Retirado de: www.mozartls.blogspot.com
Faltava esse livro no Rio Grande do Sul. Não que tudo o que está dito na obra seja novidade, não o é por certo, sobretudo para os historiadores. Mas esse livro de Juremir Machado da Silva, que promete muita polêmica, é, realmente, um bom guia para aqueles que detestam o romantismo tolo e infame dos criadores de mitos sociais. História Regional da Infâmia: o destino dos negros farrapos e outras iniquidades brasileiras (ou como se produzem os imaginários), publicado pela L&PM, trata da desconstrução dos mitos que sustentam o imaginário heroico farroupilha e do próprio tradicionalismo sulista. Livro obrigatório nas bibliotecas das escolas e leitura profícua para os implementadores de políticas educacionais no Estado que, muitas vezes, tratam a história do Rio Grande do Sul ou mesmo o tradicionalismo de forma ingênua e acrítica. É lugar comum entre os pesquisadores profissionais os meandros da criação dos mitos regionais: a invenção do gaúcho, as formas de legitimação das histórias míticas acerca da identidade do sul do Brasil, do açorianismo como traço identitário, a ode e os mitos sobre a inexistência de escravos nas regiões de imigração, a democracia pampiana com sua horizontalidade social e assim por diante. Autores importantes, mas ignorados pela grande mídia e pelos promotores de políticas educacionais,Ruben Oliven, Tau Golin, Mário Maestri, Décio Freitas, entre outros, já apontaram em diversas obras como a história oficialesca do estado tem se comportado frente a temas políticos estratégicos, como é o caso da ancoragem da identidade sulista na Revolução Farroupilha, etc,...
Mas esse livro de Juremir carrega consigo o peso de um autor midiático que é, também, um pesquisador profissional, um acadêmico conhecido e cercado por polêmicas também conhecidas. Desde o começo da leitura do livro algo importante é evidenciado. A Pesquisa é ancorada em fontes documentais precisas, não se trata de um ensaio, mas de um texto bem escrito e lastreado pelo espírito investigativo.
O livro mostra com clareza a corrupção entre os líderes da Revolução Farroupilha, o financiamento da campanha a partir da venda de escravos, as traições, entre muitíssimos outros exemplos. Nada de heróis, pouco espírito republicano, nenhum homem saiu com a moral ilibada do evento. Um evento fratricida, como também o foi a Revolução Federalista de 1893, que nada deveria orgulhar uma sociedade. O mundo real, efetivamente. Tudo isso que deveria ser ensinado nas escolas, mas é subtraído por versões romantizadas e doutrinárias, produzidas por diletantes e ideólogos e, pior, distribuídas gratuitamente nas escolas do Estado e adotadas passivamente nos currículos.
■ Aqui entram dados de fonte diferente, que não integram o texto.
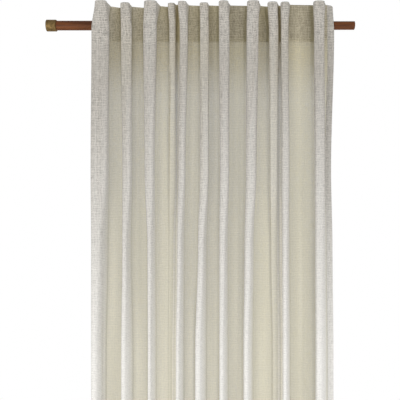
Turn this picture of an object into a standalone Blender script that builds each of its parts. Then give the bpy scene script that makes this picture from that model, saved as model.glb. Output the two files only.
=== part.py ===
"""A sheer voile curtain, gathered in deep uneven folds, on a telescopic rod.

Metres, +Z up. The curtain's front faces -Y. The origin is on the rod's axis, halfway along the
gathered heading. The cloth, its heading tape and its hidden back tabs are lofted from one plan of
the folds, which is worked out afresh at each height so that it always holds the panel's flat width.
"""

import math
from typing import NamedTuple

import bmesh
import bpy

MM = 0.001
AIR = 0.3 * MM  # between pieces that touch
SHARP_EDGE = math.radians(60)

# Brass cap, turned; it slips over the outer tube's left end
CAP_LEFT = -0.4970
CAP_RIGHT = -0.4672
CAP_RADIUS = 17.0 * MM
CAP_FACE = 3.5 * MM
CAP_EDGE = 1.2 * MM

# Rod
OUTER_RADIUS = 14.0 * MM
INNER_RADIUS = 12.5 * MM
OUTER_BORE = 13.0 * MM
ROD_LEFT = CAP_LEFT + CAP_FACE + AIR
ROD_STEP = 0.0480
ROD_RIGHT = 0.4205
INNER_START = ROD_LEFT + 20.0 * MM
ROD_EASE = 0.4 * MM
ROUND_STEPS = 32

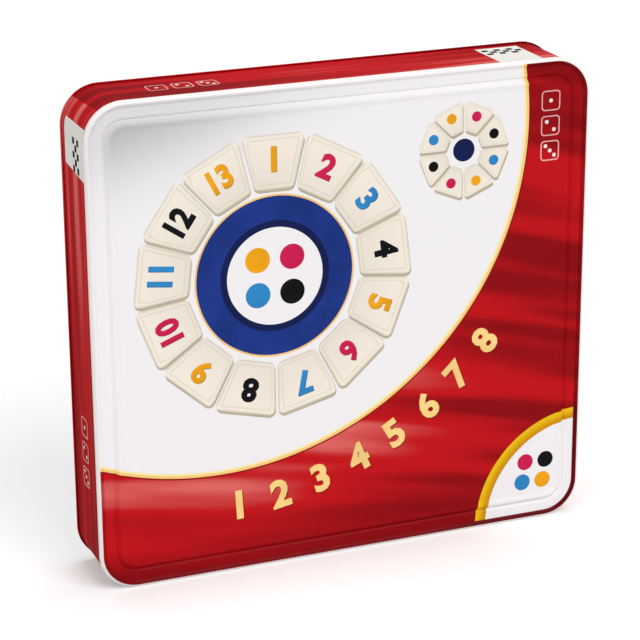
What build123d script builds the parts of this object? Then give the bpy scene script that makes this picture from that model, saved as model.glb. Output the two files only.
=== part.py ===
from build123d import *
import os

# A rummy tile case: a drawn tinplate tin with a full-depth slip lid, standing on its long
# lower edge, with formed plastic trays, four tile racks, a folded rules leaflet and 106
# numbered tiles inside.
#
# X runs along the tin's width, the lid's face looks towards -Y, and +Z is up. The origin is
# the centre of the footprint, on the ground. A "depth" is measured along +Y from the lid's
# foremost point, and an "inset" is measured inwards from the tin's widest outline.

# --- tin ---------------------------------------------------------------------------------
WIDTH = 270.0
HEIGHT = 254.0
DEPTH = 43.0
CORNER_RADIUS = 20.0
SHEET = 0.4  # tinplate thickness
BEAD_PROUD = 0.8  # how far the rim bead and the back roll stand outside the wall
BEAD_WIDTH = 3.4  # inset of the bead's inner foot
BEAD_LENGTH = 3.9  # depth of the bead's outer foot
BORDER_DEPTH = 1.2  # flat border around the lid's panel
PANEL_DEPTH = 0.6  # the lid's raised panel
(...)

A publicação desse livro de Juremir, no entanto, não significa que a partir de agora as coisas serão diferentes. Penso que a indiferença e a precariedade cultural em que vivemos não nos fará sensíveis a infâmia de nossa História Regional. Penso que continuaremos consumindo e ensinando nas escolas uma História anedótica dos heróis, da tradição e por aí vai, no melhor estilo do fascio, com as louváveis exceções, claro. Rubem Oliven, na obra A parte e o Todo, nos mostra um exemplo esclarecedor de como as identidades e as tradições são inventadas, forjadas e até ingenuamente legitimadas, que ilustra esse ceticismo. Trata-se de um poema épico finlandês, intitulado Kalevala, publicado no século XIX, a partir do qual se forjava o folclore e a identidade finlandesas. Mesmo depois de os folcloristas, os intelectuais e, claro, o povo, saberem que se tratava de um poema inventado recentemente e não um épico, portanto, um engodo, preferiram acreditar na sua veracidade. Continuaram a considerar Kalevala um lastro imemorial da identidade da Finlândia. É isso, entre a história e o mito há uma tênue fronteira. É preciso levar a sério a História e aprender com ela, não usá-la como figurino da farsa.